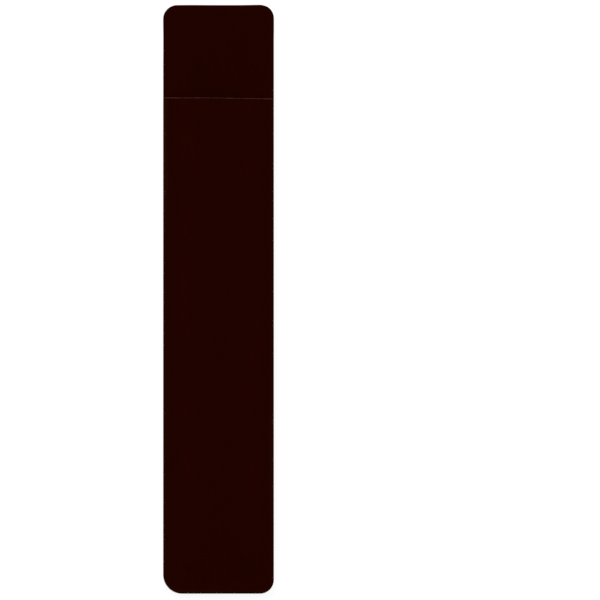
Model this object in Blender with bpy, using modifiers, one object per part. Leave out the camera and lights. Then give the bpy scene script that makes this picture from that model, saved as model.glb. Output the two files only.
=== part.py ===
"""Velvet pen pouch: a slim sleeve of double-faced velvet, open at one end below a tongue.

The pouch lies on its back on a table, opened as a pen opens it. +Z is up, +Y points to the
tongue's end, and the front panel faces up. The origin is on the table, under the middle of the
outline. All lengths are in metres.
"""

import math

import bmesh
import bpy
from mathutils import Vector

# The outline, seen from above
POUCH_LENGTH = 0.160
POUCH_WIDTH = 0.030
TONGUE_LENGTH = 0.0253  # how far the back panel stands past the front panel
MOUTH_SLANT = 0.0004  # how much lower the mouth ends at the right than at the left
TONGUE_LEFT_RADIUS = 0.00375
TONGUE_RIGHT_RADIUS = 0.00365
BOTTOM_LEFT_RADIUS = 0.0051
BOTTOM_RIGHT_RADIUS = 0.0037

# The sheet that both panels are cut from: a core with velvet on both faces
VELVET_THICKNESS = 0.0004
CORE_THICKNESS = 0.0003
PLY_GAP = 0.0001  # clearance between one ply and the next
CORE_INSET = 0.00015  # how far the core's edge lies inside the velvet's
CORE_SHOW = 0.0002  # how far the front core's raw edge stands out at the mouth

# The bonded seam along both sides and the bottom
SEAM_WIDTH = 0.002
BOND_THICKNESS = 0.00015
BOND_INSET = 0.0003  # how far the glue film stays inside the outline and the mouth

# The pocket, opened for a pen up to 10 mm across
FLAT_WIDTH = 0.007  # the strip of the back panel that lies flat on the table
BACK_DROP = 0.0046  # from the seam down to the strip
FRONT_RISE = 0.0055  # from the seam up to the front panel's crown
ARCH_POWER = 1.6  # a higher power narrows the crown and widens the foot beside the seam
CLOSING_LENGTH = 0.016  # the stretch in which the pocket closes down to the bottom seam

# The tongue, which opens out from the pocket's trough towards its end
TONGUE_CURL = 0.0022  # how far its long edges stand above its middle at the end
TONGUE_LIFT = 0.001  # how far its end is off the table

# Divisions of the grids
SLOPE_COLUMNS = 6  # on each side, from the flat strip to the seam
MIDDLE_COLUMNS = 4
CORNER_ROWS = 5
CLOSING_ROWS = 7
BODY_ROWS = 4
TONGUE_ROWS = 6
CORNER_POINTS = 8  # around each corner of the glue film

LEFT, RIGHT = -1, 1
RADII = {
    LEFT: (BOTTOM_LEFT_RADIUS, TONGUE_LEFT_RADIUS),
    RIGHT: (BOTTOM_RIGHT_RADIUS, TONGUE_RIGHT_RADIUS),
}
BOTTOM_Y = -POUCH_LENGTH / 2
TOP_Y = POUCH_LENGTH / 2
MOUTH_Y = TOP_Y - TONGUE_LENGTH
POCKET_WIDTH = POUCH_WIDTH - 2 * SEAM_WIDTH
PANEL_THICKNESS = 2 * VELVET_THICKNESS + CORE_THICKNESS + 2 * PLY_GAP
BOND_BASE = PANEL_THICKNESS + BACK_DROP + PLY_GAP
FRONT_BASE = BOND_BASE + BOND_THICKNESS + PLY_GAP

VELVET_COLOUR = (0.0145, 0.0012, 0.0001, 1.0)
CORE_COLOUR = (0.073, 0.026, 0.022, 1.0)
BOND_COLOUR = (0.05, 0.022, 0.016, 1.0)


def smooth_step(share):
    """0 up to 1 with level ends."""
    share = min(max(share, 0.0), 1.0)
    return share * share * (3.0 - 2.0 * share)


def arch(share):
    """A soft arch: 1 in the middle, and 0 and level at the edge."""
    share = min(max(share, 0.0), 1.0)
    return (1.0 - share * share) ** ARCH_POWER


def reach(y, side, inset):
    """How far the outline, drawn in by inset, lies from the centre line at this y."""
    bottom_radius, top_radius = (max(radius - inset, 0.0) for radius in RADII[side])
    half_width = POUCH_WIDTH / 2 - inset
    below = BOTTOM_Y + inset + bottom_radius - y
    above = y - (TOP_Y - inset - top_radius)
    radius, past = (bottom_radius, below) if below > 0.0 else (top_radius, max(above, 0.0))
    past = min(past, radius)
    return half_width - radius + math.sqrt(radius * radius - past * past)


def mouth_shift(x):
    """How far the slanting mouth lies from its middle at this x."""
    return -MOUTH_SLANT * x / POUCH_WIDTH


def pocket_share(x, y):
    """Where x lies between the centre line, 0, and the seam, 1."""
    return abs(x) / reach(y, LEFT if x < 0.0 else RIGHT, SEAM_WIDTH)


def opening(y):
    """How far the pocket is open at this y: 0 at the bottom seam, 1 along the body."""
    up_share = (y - BOTTOM_Y - SEAM_WIDTH) / CLOSING_LENGTH
    return arch(1.0 - up_share)


def hollow(share):
    """The trough across the back panel: 1 over its flat strip, and 0 and level from the seam out."""
    flat_share = FLAT_WIDTH / POCKET_WIDTH
    return arch((share - flat_share) / (1.0 - flat_share))


def back_height(x, y):
    """The under face of the back panel, above the table."""
    trough = BACK_DROP * (1.0 - hollow(pocket_share(x, y)) * opening(y))
    tongue_end = TONGUE_LIFT + TONGUE_CURL * (1.0 - hollow(2.0 * abs(x) / POCKET_WIDTH))
    tongue_share = smooth_step((y - MOUTH_Y) / TONGUE_LENGTH)
    return trough + (tongue_end - trough) * tongue_share


def front_height(x, y):
    """The under face of the front panel, above the table."""
    return FRONT_BASE + FRONT_RISE * arch(pocket_share(x, y)) * opening(y)


def point_above(height, x, y, distance):
    """The point this far from a panel's under face, square to it."""
    step = PLY_GAP
    slope_x = (height(x + step, y) - height(x - step, y)) / (2.0 * step)
    slope_y = (height(x, y + step) - height(x, y - step)) / (2.0 * step)
    normal = Vector((-slope_x, -slope_y, 1.0)).normalized()
    return Vector((x, y, height(x, y))) + normal * distance


def stretch(start, end, count):
    """Evenly spaced values after start, up to end."""
    return [start + (end - start) * i / count for i in range(1, count + 1)]


def column_shares():
    """The grid's columns as shares of the pocket's half width, left to right."""
    flat_share = FLAT_WIDTH / POCKET_WIDTH
    middle = stretch(-flat_share, flat_share, MIDDLE_COLUMNS)[:-1]
    right = [flat_share] + stretch(flat_share, 1.0, SLOPE_COLUMNS)
    return [-share for share in reversed(right)] + middle + right


def corner_rows(radius):
    """Distances from a rounded end at which the grid has a row."""
    angles = stretch(0.0, math.pi / 2, CORNER_ROWS)
    return [0.0] + [radius * (1.0 - math.cos(angle)) for angle in angles]


def panel_rows(lowest, highest):
    """The y of each row, closer together where the panel bends."""
    bottom_radius = max(BOTTOM_LEFT_RADIUS, BOTTOM_RIGHT_RADIUS)
    top_radius = max(TONGUE_LEFT_RADIUS, TONGUE_RIGHT_RADIUS)
    closed_y = BOTTOM_Y + SEAM_WIDTH
    open_y = closed_y + CLOSING_LENGTH
    rows = [BOTTOM_Y + up for up in corner_rows(bottom_radius)] + [closed_y]
    rows += stretch(BOTTOM_Y + bottom_radius, open_y, CLOSING_ROWS)
    rows += stretch(open_y, MOUTH_Y, BODY_ROWS)
    rows += stretch(MOUTH_Y, TOP_Y - top_radius, TONGUE_ROWS)
    rows += [TOP_Y - down for down in corner_rows(top_radius)]
    inner = {round(y, 6) for y in rows if lowest + PLY_GAP < y < highest - PLY_GAP}
    return [lowest] + sorted(inner) + [highest]


def grid_object(name, columns, rows, place):
    """A grid whose points are placed by a function of their column and row."""
    mesh = bmesh.new()
    bmesh.ops.create_grid(mesh, x_segments=columns - 1, y_segments=rows - 1, size=1.0)
    for vertex in mesh.verts:
        column = round((vertex.co.x + 1.0) / 2.0 * (columns - 1))
        row = round((vertex.co.y + 1.0) / 2.0 * (rows - 1))
        vertex.co = place(column, row)
    data = bpy.data.meshes.new(name)
    mesh.to_mesh(data)
    mesh.free()
    return bpy.data.objects.new(name, data)


def make_ply(name, height, distance, thickness, inset, highest, material):
    """One ply of a panel, from the bottom of the pouch up to highest."""
    shares = column_shares()
    rows = panel_rows(BOTTOM_Y + inset, highest)

    def place(column, row):
        y = rows[row]
        side = LEFT if 2 * column < len(shares) + 1 else RIGHT
        edge = reach(y, side, inset)
        if column in (0, len(shares) + 1):
            x = side * edge
        else:
            seam = min(reach(y, side, SEAM_WIDTH), edge * POCKET_WIDTH / POUCH_WIDTH)
            x = shares[column - 1] * seam
        up_share = (y - BOTTOM_Y) / (MOUTH_Y - BOTTOM_Y)
        y += mouth_shift(x) * up_share if height is front_height else 0.0
        return point_above(height, x, y, distance)

    ply = grid_object(name, len(shares) + 2, len(rows), place)
    ply.data.materials.append(material)
    ply.data.shade_smooth()
    shell = ply.modifiers.new("thickness", "SOLIDIFY")
    shell.thickness = thickness
    shell.offset = 1.0
    shell.use_even_offset = True
    return ply


def corner_arc(side, inset):
    """Points around a bottom corner of the outline drawn in by inset, from the side downwards."""
    radius = RADII[side][0]
    drawn = max(radius - inset, 0.0)
    centre_x = side * (POUCH_WIDTH / 2 - radius)
    centre_y = BOTTOM_Y + radius
    angles = [math.pi / 2 * i / CORNER_POINTS for i in range(CORNER_POINTS + 1)]
    return [
        (centre_x + side * drawn * math.cos(angle), centre_y - drawn * math.sin(angle))
        for angle in angles
    ]


def seam_side(inset):
    """The line of the seam at this inset, from the mouth's left end round to its right end."""
    line = []
    for side in (LEFT, RIGHT):
        x = side * (POUCH_WIDTH / 2 - inset)
        end = (x, MOUTH_Y + mouth_shift(x) - BOND_INSET)
        arc = corner_arc(side, inset)
        line += [end] + arc if side == LEFT else arc[::-1] + [end]
    return line


def make_seam_bond(material):
    """The U of glue film between the panels."""
    outline = seam_side(BOND_INSET) + seam_side(SEAM_WIDTH)[::-1]
    curve = bpy.data.curves.new("seam_bond", "CURVE")
    curve.dimensions = "2D"
    curve.fill_mode = "BOTH"
    curve.extrude = BOND_THICKNESS / 2
    spline = curve.splines.new("POLY")
    spline.points.add(len(outline) - 1)
    for point, (x, y) in zip(spline.points, outline):
        point.co = (x, y, 0.0, 1.0)
    spline.use_cyclic_u = True
    bond = bpy.data.objects.new("seam_bond", curve)
    bond.location.z = BOND_BASE + BOND_THICKNESS / 2
    curve.materials.append(material)
    return bond


def make_panel(side, height, highest, core_highest, velvet, core):
    """The three plies of one panel, from its under face upwards."""
    under, upper = ("outer", "inner") if side == "back" else ("inner", "outer")
    core_base = VELVET_THICKNESS + PLY_GAP
    upper_base = core_base + CORE_THICKNESS + PLY_GAP
    return [
        make_ply(f"{side}_{under}_velvet", height, 0.0, VELVET_THICKNESS, 0.0, highest, velvet),
        make_ply(f"{side}_core", height, core_base, CORE_THICKNESS, CORE_INSET, core_highest, core),
        make_ply(f"{side}_{upper}_velvet", height, upper_base, VELVET_THICKNESS, 0.0, highest, velvet),
    ]


def make_material(name, colour, roughness):
    material = bpy.data.materials.new(name)
    material.use_nodes = True
    shader = material.node_tree.nodes["Principled BSDF"]
    shader.inputs["Base Color"].default_value = colour
    shader.inputs["Roughness"].default_value = roughness
    shader.inputs["Metallic"].default_value = 0.0
    material.diffuse_color = colour
    return material


def main():
    for old in list(bpy.data.objects):
        bpy.data.objects.remove(old, do_unlink=True)
    velvet = make_material("maroon_velvet", VELVET_COLOUR, 1.0)
    core = make_material("rose_core", CORE_COLOUR, 0.95)
    bond = make_material("glue_film", BOND_COLOUR, 0.6)
    pieces = make_panel("back", back_height, TOP_Y, TOP_Y - CORE_INSET, velvet, core)
    pieces.append(make_seam_bond(bond))
    pieces += make_panel("front", front_height, MOUTH_Y, MOUTH_Y + CORE_SHOW, velvet, core)
    collection = bpy.data.collections.new("velvet_pen_pouch")
    bpy.context.scene.collection.children.link(collection)
    for piece in pieces:
        collection.objects.link(piece)


main()
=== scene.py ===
"""Looks of the velvet pen pouch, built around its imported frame. All lengths are in metres."""

import math

import bpy
import numpy as np
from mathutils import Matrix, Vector


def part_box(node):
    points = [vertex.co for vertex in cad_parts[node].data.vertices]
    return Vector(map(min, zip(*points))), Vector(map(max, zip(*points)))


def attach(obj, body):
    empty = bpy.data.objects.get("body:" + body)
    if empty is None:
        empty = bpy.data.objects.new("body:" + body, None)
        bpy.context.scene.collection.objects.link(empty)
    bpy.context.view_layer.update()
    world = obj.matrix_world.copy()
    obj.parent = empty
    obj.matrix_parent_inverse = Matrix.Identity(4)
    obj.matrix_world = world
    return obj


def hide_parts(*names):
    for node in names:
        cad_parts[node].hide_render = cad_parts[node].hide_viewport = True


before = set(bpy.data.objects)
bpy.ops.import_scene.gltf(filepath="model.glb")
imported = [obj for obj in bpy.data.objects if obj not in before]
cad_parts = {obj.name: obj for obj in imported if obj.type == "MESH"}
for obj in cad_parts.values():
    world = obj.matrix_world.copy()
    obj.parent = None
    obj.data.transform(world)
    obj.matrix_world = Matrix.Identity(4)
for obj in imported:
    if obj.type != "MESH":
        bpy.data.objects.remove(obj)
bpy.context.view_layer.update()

# Sizes of the pouch that the boxes of the frame's nodes don't give
SEAM_WIDTH = 0.002
MOUTH_SLANT = 0.0004
FLAT_WIDTH = 0.007
ARCH_POWER = 1.6
CLOSING_LENGTH = 0.016
TONGUE_CURL = 0.0022
TONGUE_LIFT = 0.001
BOTTOM_LEFT_RADIUS = 0.0051
BOTTOM_RIGHT_RADIUS = 0.0037
TONGUE_LEFT_RADIUS = 0.00375
TONGUE_RIGHT_RADIUS = 0.00365
FRAME_VELVET_THICKNESS = 0.0004
PANEL_THICKNESS = 0.0013
PANEL_SPACING = 0.00035
CORE_INSET = 0.00015
BOND_INSET = 0.0003

# The plies as they are here: pressed together, with only a sliver of air between them. The pile
# reaches a little past the outline.
SLIVER = 0.00001
PILE_OVERHANG = 0.00004
VELVET_THICKNESS = 0.00044
CORE_THICKNESS = PANEL_THICKNESS - 2 * VELVET_THICKNESS - 2 * SLIVER
CORE_BASE = VELVET_THICKNESS + SLIVER
UPPER_BASE = PANEL_THICKNESS - VELVET_THICKNESS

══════

:: EXERCISE PROMPT ::
Give again, word for word, the lines of the listing, starting at its first line and ending with the line containing "below a tongue.".

:: FINISHED TASK ::
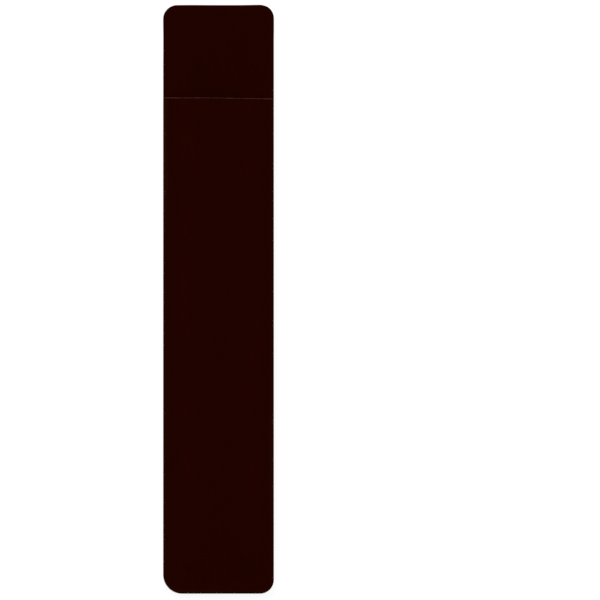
Model this object in Blender with bpy, using modifiers, one object per part. Leave out the camera and lights. Then give the bpy scene script that makes this picture from that model, saved as model.glb. Output the two files only.
=== part.py ===
"""Velvet pen pouch: a slim sleeve of double-faced velvet, open at one end below a tongue.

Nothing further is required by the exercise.